Presidential elections are box office. Just ask the cable news channels, which are attracting record audiences for the presidential debates, staged with the mandatory red, white and blue backdrops and rousing music, usually with a martial drumbeat, that would not sound out of place as the soundtrack for Top Gun.
On Facebook, the race was the most talked about subject globally in 2015.
With a new instalment every four years, presidential elections have not only become an exercise in the franchise, but an exercise in franchising.
The problem is that the greatest democratic show on earth also doubles as the most outlandish.
For international onlookers, it can seem freakish and bizarre: a long-running farce populated by cartoonish characters, which works as entertainment but is a poor advertisement for American democracy.
Though presidential elections easily satisfy most theatrical requirements, do they meet the needs of a well-functioning democracy?
Regardless of the cast, the process itself is easy to lampoon.
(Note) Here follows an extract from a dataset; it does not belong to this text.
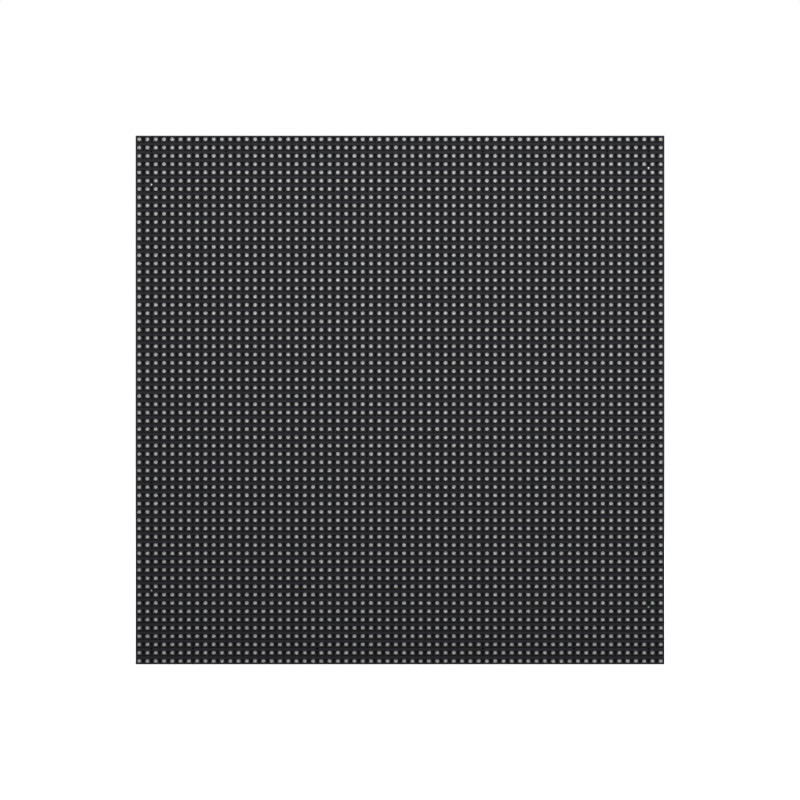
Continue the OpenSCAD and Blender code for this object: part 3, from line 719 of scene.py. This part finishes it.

The race begins in Iowa and New Hampshire, two relatively small states that end up having a wholly disproportionate impact on the outcome.
There is an argument to be made that voters in Iowa and New Hampshire take very seriously their civic responsibility, and closely scrutinise each of the presidential candidates.
The electors there usefully winnow the field. But both states are 94% white, compared with the national figure of 77%, and could hardly be described as ethnically representative of the country as a whole. Quite the contrary.